Marriage is a divine institution. (1.) Because founded on the nature of man as constituted by God. He made man male and female, and ordained marriage as the indispensable condition of the continuance of the race. (2.) Marriage was instituted before the existence of civil society, and therefore cannot in its essential nature be a civil institution. As Adam and Eve were married not in virtue of any civil law, or by the intervention of a civil magistrate, so any man and woman cast together on a desert island, could lawfully take each other as husband and wife, It is a degradation of the institution to make it a mere civil contract. (3.) God commanded men to marry, when He commanded them to increase, and multiply and replenish the earth. (4.) God in his word has prescribed the duties belonging to the marriage relation; He has made known his will as to the parties who may lawfully be united in marriage; He has determined the continuance of the relation; and the causes which alone justify its dissolution. These matters are not subject to the will of the parties, or to the authority of the State. (5.) The vow of mutual fidelity made by husband and wife, is not made exclusively by each one to the other, but by each to God. When a man connects himself with a Christian Church he enters into covenant with his brethren in the Lord; mutual obligations are assumed; but nevertheless the covenant is made with God. He joins the Church in obedience to the will of God; he promises to regulate his faith and practice by the divine word; and the vow of fidelity is made to God. It is the same in marriage. It is a voluntary, mutual compact between husband and wife. They promise to be faithful to each other; but nevertheless they act in obedience to God, and promise to Him that they will live together as man and wife, according to his word. Any violation of the compact is, therefore, a violation of a vow made to God.

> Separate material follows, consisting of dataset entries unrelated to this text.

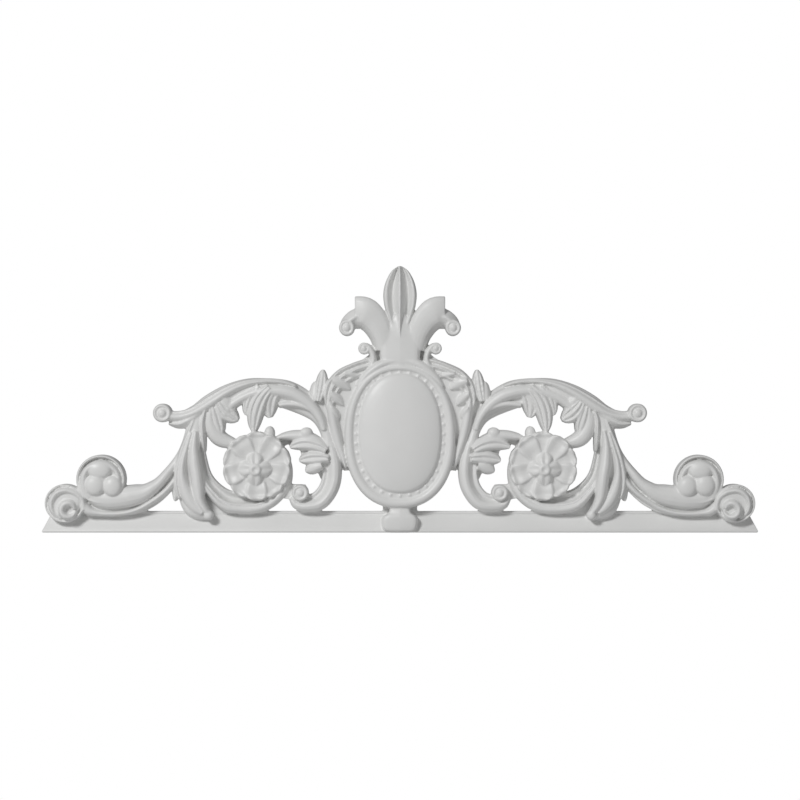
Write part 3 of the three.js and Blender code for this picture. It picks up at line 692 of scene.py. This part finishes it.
def primer():
    """Satin white primer, sprayed on: a faint cloudiness, a little more sheen on some patches and
    the fine orange peel of the spray."""
    material = bpy.data.materials.new("satin_white_primer")
    material.use_nodes = True
    nodes, links = material.node_tree.nodes, material.node_tree.links
    shader = nodes["Principled BSDF"]
    shader.inputs["IOR"].default_value = PRIMER_IOR
    place = nodes.new("ShaderNodeTexCoord")

    def noise(scale, detail, roughness):
        texture = nodes.new("ShaderNodeTexNoise")
        texture.inputs["Scale"].default_value = scale
        texture.inputs["Detail"].default_value = detail
        texture.inputs["Roughness"].default_value = roughness
        links.new(place.outputs["Object"], texture.inputs["Vector"])
        return texture.outputs["Fac"]

    def ramp(source, colours):
        stops = nodes.new("ShaderNodeValToRGB")
        for stop, position, colour in zip(stops.color_ramp.elements, NOISE_SPAN, colours):
            stop.position = position
            stop.color = colour
        links.new(source, stops.inputs["Fac"])
        return stops.outputs["Color"]

    links.new(ramp(noise(*CLOUD_NOISE), CLOUD_COLOURS), shader.inputs["Base Color"])
    links.new(ramp(noise(*SHEEN_NOISE), SHEEN_ROUGHNESS), shader.inputs["Roughness"])
    peel = nodes.new("ShaderNodeBump")
    peel.inputs["Strength"].default_value = PEEL_STRENGTH
    peel.inputs["Distance"].default_value = PEEL_DEPTH
    links.new(noise(*PEEL_NOISE), peel.inputs["Height"])
    links.new(peel.outputs["Normal"], shader.inputs["Normal"])
    return material


def right_half():
    """Everything that the casting has on both sides, for its right side."""
    half = [band(name, section, rows) for name, (section, rows) in BANDS.items()]
    half += [coil(name, *shape) for name, shape in COILS.items()]
    half += [lobe("ribbed_lobe", FAN, *row) for row in RIBBED_LOBES]
    half += [lobe("veined_lobe", LEAF, *row) for row in VEINED_LOBES]
    half += [lobe("plain_lobe", ROLL, *row) for row in PLAIN_LOBES]
    half += [mound("ball", row, DOME) for row in PLAIN_BALLS]
    half += [mound("bud", row, CUSHION) for row in FIRST_BUDS]
    half += [mound("eye", row, EYE) for row in CURL_EYES]
    half += [mound("volute_floor", row, RIMMED_FLOOR, VOLUTE_SIDES) for row in VOLUTE_FLOORS]
    half += [mound("volute_bed", row, FLOOR, BED_SIDES) for row in [*VOLUTE_BEDS, VOLUTE_PIT]]
    half += rosette()
    return joined("right_half", half)


def centre():
    """What stands once on the casting, over its middle, and the bar that runs under it all."""
    pieces = [band(name, section, rows) for name, (section, rows) in CENTRE_BANDS.items()]
    return [*pieces, bar(), *cartouche()]


def build_onlay():
    right = right_half()
    left = mirrored_half(right)
    casting = joined("onlay_casting", [right, left, *centre()])
    cast_in_one(casting)
    stand_up(casting)
    start_fresh()
    casting.select_set(True)
    bpy.context.view_layer.objects.active = casting
    bpy.ops.object.shade_smooth_by_angle(angle=math.radians(SMOOTH_UP_TO))
    casting.data.materials.clear()
    casting.data.materials.append(primer())
    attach(casting, "root")
    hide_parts("onlay")


def camera():
    """Level and straight on, with the frame's width measured at the mean relief."""
    distance = FRAME_WIDTH * CAMERA_LENS / FILM_WIDTH + MEAN_RELIEF
    bpy.ops.object.camera_add(
        location=(0, -distance, PICTURE_MIDDLE_UP - FIXING_UP), rotation=(math.pi / 2, 0, 0))
    view = bpy.context.object
    view.data.lens = CAMERA_LENS
    view.data.sensor_width = FILM_WIDTH
    view.data.clip_end = FARTHEST_SEEN
    bpy.context.scene.camera = view


def soft_light(name, place, size, power):
    """An area light that faces the onlay."""
    bpy.ops.object.light_add(type="AREA", location=place)
    light = bpy.context.object
    light.name = name
    light.data.size = size
    light.data.energy = power
    light.rotation_euler = (-Vector(place)).to_track_quat("-Z", "Y").to_euler()


def studio_floor():
    bpy.ops.mesh.primitive_plane_add(size=FLOOR_SIZE, location=(0, 0, FLOOR_UP))
    floor = named("studio_floor")
    paint = bpy.data.materials.new("pale_floor")
    paint.use_nodes = True
    shader = paint.node_tree.nodes["Principled BSDF"]
    shader.inputs["Base Color"].default_value = FLOOR_COLOUR
    shader.inputs["Roughness"].default_value = FLOOR_ROUGHNESS
    floor.data.materials.append(paint)


def white_surround():
    """A surround that the camera sees as white, and that lights the onlay only a little."""
    world = bpy.data.worlds.new("white_surround")
    bpy.context.scene.world = world
    world.use_nodes = True
    nodes, links = world.node_tree.nodes, world.node_tree.links
    seen = nodes["Background"]
    seen.inputs["Color"].default_value = WHITE
    seen.inputs["Strength"].default_value = SURROUND_AS_SEEN
    around = nodes.new("ShaderNodeBackground")
    around.inputs["Color"].default_value = WHITE
    around.inputs["Strength"].default_value = SURROUND_AS_LIGHT
    mix = nodes.new("ShaderNodeMixShader")
    rays = nodes.new("ShaderNodeLightPath")
    links.new(rays.outputs["Is Camera Ray"], mix.inputs["Fac"])
    links.new(around.outputs["Background"], mix.inputs[1])
    links.new(seen.outputs["Background"], mix.inputs[2])
    links.new(mix.outputs["Shader"], nodes["World Output"].inputs["Surface"])


def studio():
    studio_floor()
    soft_light("key_light", *KEY_LIGHT)
    soft_light("fill_light", *FILL_LIGHT)
    white_surround()
    bpy.context.scene.view_settings.view_transform = "Standard"


build_onlay()
camera()
studio()
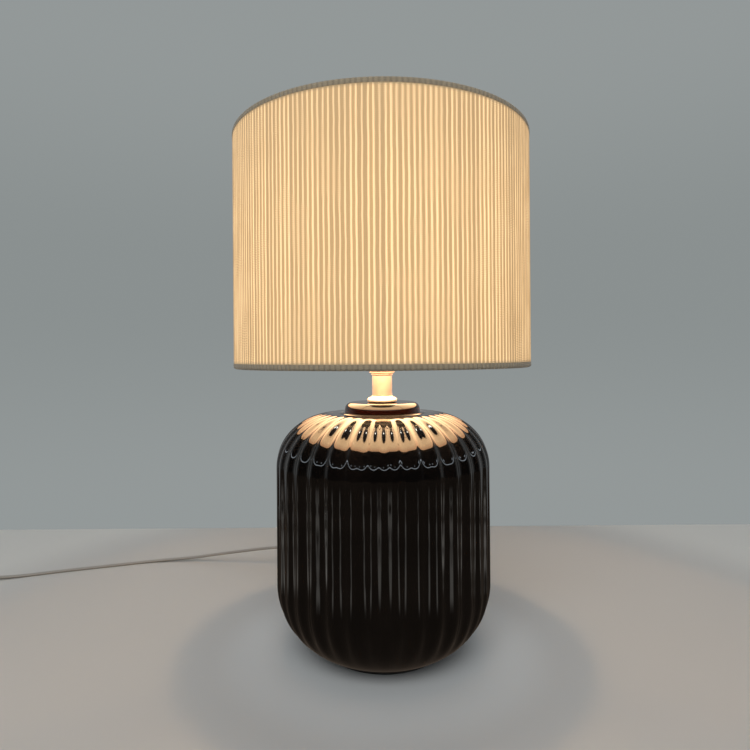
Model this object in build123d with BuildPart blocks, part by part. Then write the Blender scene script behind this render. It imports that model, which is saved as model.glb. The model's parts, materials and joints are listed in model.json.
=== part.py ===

…As the essence of the marriage contract is the mutual compact of the parties in the sight of God and in the presence of witnesses, it is not absolutely necessary that it should be celebrated by a minister of religion or even by a civil magistrate. It may be lawfully solemnized, as among the Quakers, without the intervention of either.
Edmund S. Morgan, in “Visible Saints: The History of a Puritan Idea” notes that the Separatists rejected marriage as a responsibility of the church or its ministers:
Marriages were not a church matter at all and were to be performed by a simple declaration in front of witnesses.
Morgan footnotes Walker’s Creeds and Platforms, which contains “The Points of Difference, 1603” written by Separatists while “in exile” from England:
6. That the Ministers aforesaid being lawfully called by the Church where they are to administer, ought to continew in their functions according to God’s ordinance, and carefully to feed the flock of Christ committed unto them, being not injoyned or suffered to beare Civill offices withall, neither burthened with the execution of Civil affaires, as the celebration of marriage, burying the dead &c, which things belong as well to those without as within the Church. (1)
(1) This article, the last clauses of which are so foreign to modern Congregational sentiment, represents the view also of the founders of New England regarding marriages and funerals. As far as known, the first instance of prayer at a New England funeral was at Roxbury in 1684… The next year, 1686, saw the first marriage by a minister in Mass… Connecticut permitted ministers to join inmarriage by a law of Oct. 1694
(Gordon Clark) opposed government involvement in marriage. According to his son-in-law Clark was opposed to the government being involved in marriage. And even, holding a unique position as far as I’m aware of, that the CHURCH shouldn’t be involved in marriage. I can only speculate that as an aggressive exegete of the scriptures he saw no particular evidence for the church sanctioning marriage, but it being a personal or family affair.
Libertarianism in the Thought of Calvinist Philosopher Gordon. H. Clark
In fact, I would argue that marriage is a creation ordinance, not a church ordinance. I’m not sure that ministers of the gospel should be involved in the legal matters of weddings at all.